In 2000, the Company entered into stock purchase agreements (“SPA”) whereby it would finance the purchase of up to 500,000 Shares by Mr. Crocker and up to 150,000 Shares by Mr. Onisko. Under the SPAs, the Company was legally committed, before the enactment of the Sarbanes-Oxley Act of 2002 on July 30, 2002, to advance funds for these stock purchases. The Company has no discretion or termination right with respect to its obligations under the SPAs. The Board believes that because the SPAs pre-dated enactment of the Sarbanes-Oxley Act, the SPAs are not prohibited by the Sarbanes-Oxley Act and has been advised by outside counsel to that effect. Nevertheless, the Board is considering alternative compensation arrangements for Mr. Crocker that would replace his SPA. Although Mr. Onisko is no longer employed by the Company, the Company is still obligated to advance funds to him under this agreement.
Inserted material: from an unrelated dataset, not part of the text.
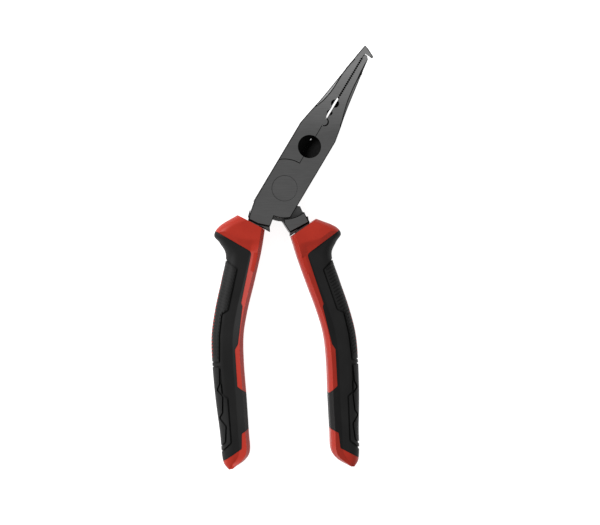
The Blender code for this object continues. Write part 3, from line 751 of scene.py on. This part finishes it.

At December 31, 2003, the Company had loans outstanding to Mr. Crocker of $3,799,774 (of which $3,172,694 is non-recourse) and to Mr. Onisko of $1,291,954 (of which $1,076,584 is non-recourse) in connection with their purchase of Shares pursuant to their SPAs, all of which was borrowed prior to June 30, 2002. The above indebtedness is secured by a pledge of the Shares purchased and bears interest at a rate of 150 basis points over the applicable LIBOR rate. Interest is paid quarterly and is current under this indebtedness. In 2000, Messrs. Crocker and Onisko acquired 302,495 Shares and 100,831 Shares, respectively, under the SPAs. In 2002, Messrs. Crocker and Onisko acquired 17,875 Shares and 1,659 Shares, respectively, under the SPAs. Neither Mr. Crocker nor Mr. Onisko purchased Shares under the SPAs in 2001 or 2003. For fiscal 2003, Mr. Crocker paid $114,860 and Mr. Onisko paid $37,522 in interest pursuant to their SPAs.

Mr. Hughes served as Chief Executive Officer of CRT Properties, Inc. until March 2000.

Mr. Hiley previously served as Executive Vice President and Chief Financial Officer of CRT Properties, Inc. from April 1998 to March 2000.